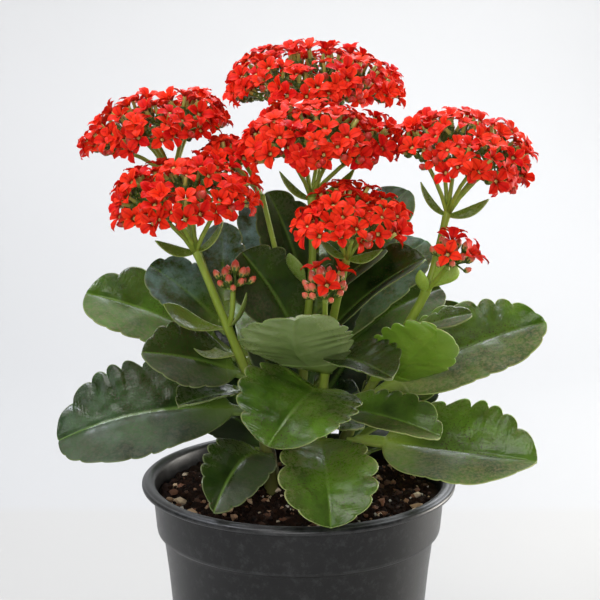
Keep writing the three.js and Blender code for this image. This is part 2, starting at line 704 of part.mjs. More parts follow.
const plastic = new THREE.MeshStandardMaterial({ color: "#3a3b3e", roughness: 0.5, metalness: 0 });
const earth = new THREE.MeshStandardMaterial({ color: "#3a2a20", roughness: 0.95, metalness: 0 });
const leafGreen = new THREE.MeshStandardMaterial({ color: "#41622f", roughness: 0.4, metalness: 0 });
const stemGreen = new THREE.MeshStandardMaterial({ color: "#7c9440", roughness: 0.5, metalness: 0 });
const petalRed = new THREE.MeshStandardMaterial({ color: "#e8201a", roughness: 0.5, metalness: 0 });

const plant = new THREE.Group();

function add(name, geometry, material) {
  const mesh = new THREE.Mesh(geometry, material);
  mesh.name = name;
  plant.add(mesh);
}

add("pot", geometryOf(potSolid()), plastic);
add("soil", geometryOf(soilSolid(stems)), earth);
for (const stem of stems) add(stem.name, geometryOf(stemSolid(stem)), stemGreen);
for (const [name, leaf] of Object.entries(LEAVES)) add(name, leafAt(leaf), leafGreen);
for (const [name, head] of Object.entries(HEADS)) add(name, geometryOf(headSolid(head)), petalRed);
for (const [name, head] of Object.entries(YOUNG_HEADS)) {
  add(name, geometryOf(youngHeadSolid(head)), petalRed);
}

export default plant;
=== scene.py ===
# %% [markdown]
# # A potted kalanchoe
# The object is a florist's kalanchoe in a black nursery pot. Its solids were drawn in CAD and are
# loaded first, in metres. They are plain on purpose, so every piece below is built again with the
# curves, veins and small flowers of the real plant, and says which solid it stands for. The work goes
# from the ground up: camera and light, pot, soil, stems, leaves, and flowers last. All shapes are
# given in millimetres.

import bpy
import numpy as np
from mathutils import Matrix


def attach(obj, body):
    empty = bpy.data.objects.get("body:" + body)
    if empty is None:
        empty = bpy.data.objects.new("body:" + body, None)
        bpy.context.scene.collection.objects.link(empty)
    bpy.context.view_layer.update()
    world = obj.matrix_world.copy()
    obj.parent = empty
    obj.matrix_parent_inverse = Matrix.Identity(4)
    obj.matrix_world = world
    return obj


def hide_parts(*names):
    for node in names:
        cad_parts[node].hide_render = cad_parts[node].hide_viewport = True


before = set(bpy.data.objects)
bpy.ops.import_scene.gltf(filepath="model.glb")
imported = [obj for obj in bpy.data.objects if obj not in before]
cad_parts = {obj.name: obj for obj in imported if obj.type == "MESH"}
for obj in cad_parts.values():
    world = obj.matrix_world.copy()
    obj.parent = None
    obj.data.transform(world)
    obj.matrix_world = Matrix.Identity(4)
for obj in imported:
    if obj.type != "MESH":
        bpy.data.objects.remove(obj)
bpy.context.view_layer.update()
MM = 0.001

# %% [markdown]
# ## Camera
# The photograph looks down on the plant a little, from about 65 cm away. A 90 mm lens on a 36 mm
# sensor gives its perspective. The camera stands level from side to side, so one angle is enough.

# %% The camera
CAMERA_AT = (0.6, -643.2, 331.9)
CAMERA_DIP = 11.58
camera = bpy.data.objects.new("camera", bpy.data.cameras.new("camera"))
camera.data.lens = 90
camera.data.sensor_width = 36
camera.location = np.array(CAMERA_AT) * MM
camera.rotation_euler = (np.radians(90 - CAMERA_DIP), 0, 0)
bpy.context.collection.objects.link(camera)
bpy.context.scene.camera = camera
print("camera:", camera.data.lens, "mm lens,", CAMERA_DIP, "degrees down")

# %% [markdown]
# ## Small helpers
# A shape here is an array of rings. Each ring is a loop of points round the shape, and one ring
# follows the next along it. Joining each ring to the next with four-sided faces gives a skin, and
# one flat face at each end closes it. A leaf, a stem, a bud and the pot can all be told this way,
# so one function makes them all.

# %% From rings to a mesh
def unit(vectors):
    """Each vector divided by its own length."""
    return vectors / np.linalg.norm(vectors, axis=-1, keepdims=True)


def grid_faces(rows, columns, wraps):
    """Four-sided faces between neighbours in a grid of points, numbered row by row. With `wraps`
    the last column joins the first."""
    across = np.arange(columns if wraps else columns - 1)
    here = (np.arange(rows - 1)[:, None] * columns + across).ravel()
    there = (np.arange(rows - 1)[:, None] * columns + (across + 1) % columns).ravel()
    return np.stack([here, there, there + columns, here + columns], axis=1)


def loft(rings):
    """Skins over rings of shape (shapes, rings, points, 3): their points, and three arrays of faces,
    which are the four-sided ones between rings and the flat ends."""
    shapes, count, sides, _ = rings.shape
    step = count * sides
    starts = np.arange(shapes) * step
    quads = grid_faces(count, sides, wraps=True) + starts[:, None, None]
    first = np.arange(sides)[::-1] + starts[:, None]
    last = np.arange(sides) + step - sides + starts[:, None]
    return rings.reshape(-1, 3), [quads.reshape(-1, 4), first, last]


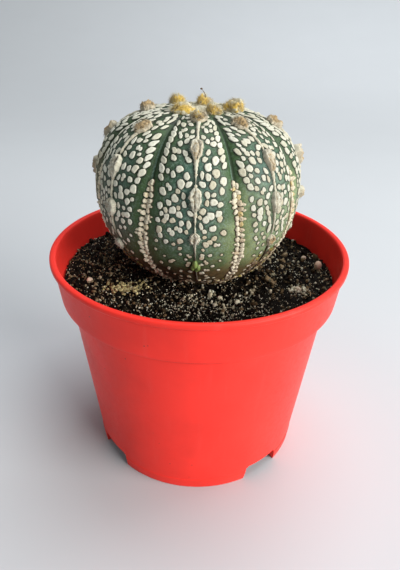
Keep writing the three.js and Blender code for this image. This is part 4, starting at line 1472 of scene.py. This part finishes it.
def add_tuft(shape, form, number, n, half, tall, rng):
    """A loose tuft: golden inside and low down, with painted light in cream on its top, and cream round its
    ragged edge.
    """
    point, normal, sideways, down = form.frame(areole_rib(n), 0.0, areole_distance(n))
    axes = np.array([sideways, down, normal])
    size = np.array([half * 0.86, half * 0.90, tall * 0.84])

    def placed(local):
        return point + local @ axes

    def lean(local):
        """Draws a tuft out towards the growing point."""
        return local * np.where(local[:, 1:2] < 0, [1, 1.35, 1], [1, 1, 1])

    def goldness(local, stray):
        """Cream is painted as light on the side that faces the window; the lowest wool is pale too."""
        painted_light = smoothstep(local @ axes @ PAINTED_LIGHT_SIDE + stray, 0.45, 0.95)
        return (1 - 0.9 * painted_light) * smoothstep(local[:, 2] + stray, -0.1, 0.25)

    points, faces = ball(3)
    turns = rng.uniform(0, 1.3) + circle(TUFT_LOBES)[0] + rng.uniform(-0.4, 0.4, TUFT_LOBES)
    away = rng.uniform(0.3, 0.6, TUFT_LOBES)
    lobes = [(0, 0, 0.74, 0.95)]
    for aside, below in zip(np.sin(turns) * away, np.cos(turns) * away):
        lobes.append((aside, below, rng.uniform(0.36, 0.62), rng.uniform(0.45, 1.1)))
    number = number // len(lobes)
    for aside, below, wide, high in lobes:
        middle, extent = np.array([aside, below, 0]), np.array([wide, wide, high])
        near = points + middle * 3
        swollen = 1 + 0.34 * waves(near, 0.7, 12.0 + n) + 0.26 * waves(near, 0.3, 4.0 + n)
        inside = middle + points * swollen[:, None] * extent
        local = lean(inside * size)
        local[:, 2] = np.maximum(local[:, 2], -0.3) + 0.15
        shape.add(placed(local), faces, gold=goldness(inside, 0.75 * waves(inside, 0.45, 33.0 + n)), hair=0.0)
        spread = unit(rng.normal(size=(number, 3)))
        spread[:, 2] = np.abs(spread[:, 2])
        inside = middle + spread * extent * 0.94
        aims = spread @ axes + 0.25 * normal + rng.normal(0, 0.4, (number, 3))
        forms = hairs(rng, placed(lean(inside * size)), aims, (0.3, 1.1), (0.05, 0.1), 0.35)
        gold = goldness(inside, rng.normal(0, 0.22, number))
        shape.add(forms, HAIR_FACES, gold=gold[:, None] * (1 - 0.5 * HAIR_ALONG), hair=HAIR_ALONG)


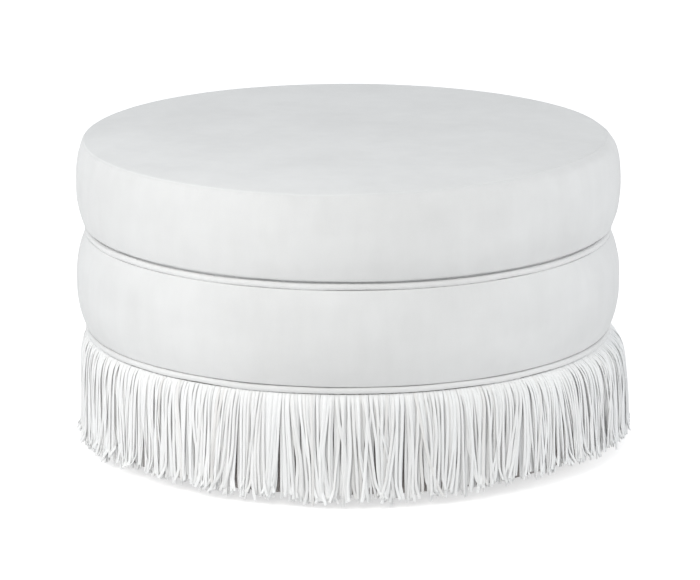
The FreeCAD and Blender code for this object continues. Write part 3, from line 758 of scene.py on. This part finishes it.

+++

Exercise requirements:
Your task is to retype the entries verbatim, starting with the line that holds "function add(name, geometry, material)" and stopping after the line that holds "cad_parts[node].hide_render = cad_parts[node].hide_viewport".

Task answer:
function add(name, geometry, material) {
  const mesh = new THREE.Mesh(geometry, material);
  mesh.name = name;
  plant.add(mesh);
}

add("pot", geometryOf(potSolid()), plastic);
add("soil", geometryOf(soilSolid(stems)), earth);
for (const stem of stems) add(stem.name, geometryOf(stemSolid(stem)), stemGreen);
for (const [name, leaf] of Object.entries(LEAVES)) add(name, leafAt(leaf), leafGreen);
for (const [name, head] of Object.entries(HEADS)) add(name, geometryOf(headSolid(head)), petalRed);
for (const [name, head] of Object.entries(YOUNG_HEADS)) {
  add(name, geometryOf(youngHeadSolid(head)), petalRed);
}

export default plant;
=== scene.py ===
# %% [markdown]
# # A potted kalanchoe
# The object is a florist's kalanchoe in a black nursery pot. Its solids were drawn in CAD and are
# loaded first, in metres. They are plain on purpose, so every piece below is built again with the
# curves, veins and small flowers of the real plant, and says which solid it stands for. The work goes
# from the ground up: camera and light, pot, soil, stems, leaves, and flowers last. All shapes are
# given in millimetres.

import bpy
import numpy as np
from mathutils import Matrix


def attach(obj, body):
    empty = bpy.data.objects.get("body:" + body)
    if empty is None:
        empty = bpy.data.objects.new("body:" + body, None)
        bpy.context.scene.collection.objects.link(empty)
    bpy.context.view_layer.update()
    world = obj.matrix_world.copy()
    obj.parent = empty
    obj.matrix_parent_inverse = Matrix.Identity(4)
    obj.matrix_world = world
    return obj


def hide_parts(*names):
    for node in names:
        cad_parts[node].hide_render = cad_parts[node].hide_viewport = True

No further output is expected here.